Discovering a Trading Strategy
Another forex risk management strategy is to create a trading strategy that works for you. As a trader is very important and this is something you must put into consideration when drawing up your Trading Plan, as it would help you maximize your profit opportunities and also make your trading journey much more successful, we would be talking about creating a Forex Trading Strategy to ensure Trading success next. Successful trading is all about having a trading plan, a plan for success
Strategy Based Trading
Having a trading strategy is very important, as it gives you better control over the market and helps you gain more in-depth experience while analyzing the market. Furthermore, strategy-based trading helps traders make better decisions while trading.
Trading strategies involve the trader, choosing the instruments they are willing to stick to, the instrument they are willing to analyze often, and the instrument they are willing to research consistently.
It also includes the indicators the traders make use of, the time the trader takes as the best time in which they get into the Forex market to take their trades, the lot sizes the trader uses, the duration of the trade, the confirmation the trader must see before taking a particular trade. All these and many more are encompassed in Strategy Based Trading.
We will look at a few forex risk management strategies mentioned in the paragraph above.
Choosing Specific Trading Instruments
Most times, many traders enter into trades without understanding the instruments in which they are trading, they don’t understand the time when the instrument is highly volatile, and when the instrument makes little to no market movement. They also don’t know the indicator that works best with the particular instrument and the economic indicators that directly affect the instruments.
This ought not to be so, as a trader the first thing you are supposed to understand is the market in which you are carrying out your trade.
That’s why professional traders have very few instruments they trade on, some have just three (3) instruments, and some have four (4). This helps the trader narrow down his/her research scope helping them put in more time and effort in studying the few instruments they are trading and over time they are able to tell when it’s the best time to enter trades in those instruments and make good profit from them.

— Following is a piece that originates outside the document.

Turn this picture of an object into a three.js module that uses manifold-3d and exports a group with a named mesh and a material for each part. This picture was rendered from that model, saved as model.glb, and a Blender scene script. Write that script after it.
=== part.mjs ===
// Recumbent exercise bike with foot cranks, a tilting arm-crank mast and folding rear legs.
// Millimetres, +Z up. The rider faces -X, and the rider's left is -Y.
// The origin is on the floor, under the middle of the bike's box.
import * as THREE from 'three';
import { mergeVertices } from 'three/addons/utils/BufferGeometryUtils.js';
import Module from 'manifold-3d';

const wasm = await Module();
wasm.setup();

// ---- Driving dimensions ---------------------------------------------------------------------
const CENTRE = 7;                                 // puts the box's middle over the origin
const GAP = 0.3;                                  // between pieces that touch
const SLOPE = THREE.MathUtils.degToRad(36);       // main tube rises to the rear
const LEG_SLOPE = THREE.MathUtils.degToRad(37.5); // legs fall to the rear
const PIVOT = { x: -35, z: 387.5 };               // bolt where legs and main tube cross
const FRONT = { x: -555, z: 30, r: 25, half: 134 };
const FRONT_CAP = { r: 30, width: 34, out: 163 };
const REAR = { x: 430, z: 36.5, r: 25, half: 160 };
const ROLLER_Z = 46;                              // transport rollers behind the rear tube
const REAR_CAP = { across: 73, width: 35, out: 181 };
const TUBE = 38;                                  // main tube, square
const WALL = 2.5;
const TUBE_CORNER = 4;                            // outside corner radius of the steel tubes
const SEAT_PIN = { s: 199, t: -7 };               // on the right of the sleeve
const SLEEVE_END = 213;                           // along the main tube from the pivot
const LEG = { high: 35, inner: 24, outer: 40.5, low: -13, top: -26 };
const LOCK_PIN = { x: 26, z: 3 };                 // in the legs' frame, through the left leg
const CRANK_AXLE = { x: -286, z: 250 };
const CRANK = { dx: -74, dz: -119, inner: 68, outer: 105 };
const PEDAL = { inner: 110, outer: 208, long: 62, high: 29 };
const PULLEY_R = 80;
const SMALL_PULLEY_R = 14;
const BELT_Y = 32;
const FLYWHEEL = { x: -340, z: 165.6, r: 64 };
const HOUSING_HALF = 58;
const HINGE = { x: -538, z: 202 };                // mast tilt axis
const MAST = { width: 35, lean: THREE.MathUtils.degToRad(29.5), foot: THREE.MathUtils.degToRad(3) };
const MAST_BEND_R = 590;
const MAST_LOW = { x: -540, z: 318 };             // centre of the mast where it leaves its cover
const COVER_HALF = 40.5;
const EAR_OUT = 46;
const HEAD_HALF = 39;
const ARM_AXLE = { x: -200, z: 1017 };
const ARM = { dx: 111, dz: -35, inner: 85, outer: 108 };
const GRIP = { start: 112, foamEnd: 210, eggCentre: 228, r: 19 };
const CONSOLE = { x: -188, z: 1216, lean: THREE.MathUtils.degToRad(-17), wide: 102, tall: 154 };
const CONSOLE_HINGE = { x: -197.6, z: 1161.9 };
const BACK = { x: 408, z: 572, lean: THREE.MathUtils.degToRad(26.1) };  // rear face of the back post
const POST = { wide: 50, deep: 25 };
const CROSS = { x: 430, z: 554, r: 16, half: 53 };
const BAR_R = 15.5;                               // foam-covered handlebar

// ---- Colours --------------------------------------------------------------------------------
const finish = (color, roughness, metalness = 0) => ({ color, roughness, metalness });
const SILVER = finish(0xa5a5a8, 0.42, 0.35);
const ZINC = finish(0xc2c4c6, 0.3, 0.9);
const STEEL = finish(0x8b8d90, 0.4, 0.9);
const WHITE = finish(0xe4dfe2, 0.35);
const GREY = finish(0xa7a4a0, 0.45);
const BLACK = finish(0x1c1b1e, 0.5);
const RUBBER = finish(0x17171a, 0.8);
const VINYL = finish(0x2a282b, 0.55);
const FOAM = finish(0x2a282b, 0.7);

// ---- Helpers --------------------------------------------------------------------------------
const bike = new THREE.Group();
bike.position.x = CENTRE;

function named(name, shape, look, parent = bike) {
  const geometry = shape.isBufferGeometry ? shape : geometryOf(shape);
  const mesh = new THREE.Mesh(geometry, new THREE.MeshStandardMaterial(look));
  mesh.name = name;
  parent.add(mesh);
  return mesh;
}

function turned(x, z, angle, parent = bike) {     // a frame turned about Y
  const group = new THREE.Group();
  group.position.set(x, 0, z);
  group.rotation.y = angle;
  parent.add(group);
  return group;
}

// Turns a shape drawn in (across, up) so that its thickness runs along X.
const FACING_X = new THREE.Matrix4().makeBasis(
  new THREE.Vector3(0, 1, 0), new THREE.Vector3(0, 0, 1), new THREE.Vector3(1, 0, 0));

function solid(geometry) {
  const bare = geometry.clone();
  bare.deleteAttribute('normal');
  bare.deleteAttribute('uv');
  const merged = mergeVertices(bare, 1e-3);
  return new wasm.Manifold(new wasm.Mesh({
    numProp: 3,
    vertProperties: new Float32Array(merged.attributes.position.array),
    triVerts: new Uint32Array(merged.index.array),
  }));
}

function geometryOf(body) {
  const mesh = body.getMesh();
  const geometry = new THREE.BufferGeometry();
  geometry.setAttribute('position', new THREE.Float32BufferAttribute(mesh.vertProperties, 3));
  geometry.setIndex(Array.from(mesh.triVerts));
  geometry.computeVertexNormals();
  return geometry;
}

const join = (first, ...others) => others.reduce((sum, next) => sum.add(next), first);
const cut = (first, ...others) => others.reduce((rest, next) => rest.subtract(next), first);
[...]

The traders would also be able to understand the behavioral pattern of the instruments. Therefore, to be much more effective in your trades it is advisable you narrow down the instruments you trade in the Forex market so it would be easier to study and understand them well.
This is simply the process of having a pattern which each time you see it in a chart, makes you enter into a trade because you have tested that pattern over and over again and it has proven to be reliable.

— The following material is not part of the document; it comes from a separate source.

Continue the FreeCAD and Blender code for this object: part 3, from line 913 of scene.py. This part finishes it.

Confirmation patterns are mostly spotted by traders who narrow down their trading instruments to just a very few instruments. Since they are able to focus their time and effort on very few instruments, they tend to discover patterns while trading those instruments over and over again using various technical or fundamental forms of analysis.

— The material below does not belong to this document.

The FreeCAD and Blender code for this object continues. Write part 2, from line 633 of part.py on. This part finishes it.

After discovering these patterns, the trader still goes further to test them and after some testing period, if the confirmation pattern proves to be reliable, the trader then adapts it, making trading easier and more profitable.
Keep track of your trading activity in a journal
In Forex trading, you never stop learning. With every mistake you make along the way, you will learn valuable lessons especially when it comes to forex risk management. In a journal, take note of all your trading activity. If you suffer a loss, read back on what you did so you can correct it. If you made a large profit, also read back to see which strategies you can repeat in the future. Also using a journal helps you keep track record of your trading growth and the effectiveness of your strategy. Nowadays, due to continuous technological advancement, tools such as applications have been created that can serve as trading journals. An example is myfxbook.
Hold back on the leverage
It’s been said too many times that leverage is a two-edged sword. Leverage does promise magnified profits in case of a favorable trade. However, it will also increase your losses considerably if the trade takes a bad turn.
Large leverage looks enticing but it is very dangerous. You can figure out the leverage ratio that is perfect for you based on the following: the size of your trading account, your average stop-loss distance, and your risk per trade. You will understand more about these things as you learn further about Forex trading. To learn more about leverage you can look at our trading education articles.
In conclusion, it’s not just the technical aspects of Forex trading that you have to learn in order to be successful. You also need to keep your funds in check at all times. If you follow these risk management tips carefully, you will be able to increase your profits and minimize losses on future trades.
Forex Risk management is as important as any other aspect of Forex trading and as I have emphasized in this chapter, is also instrumental to how profitable a trader can be in the market. Therefore, as you also learn technical and fundamental analysis you should also know how to keep your profit steady and consistent, have a trading plan and employ a high level of discipline keeping your emotions in check.
We Hope you’ve learned a lot from this article!! We’re glad you did.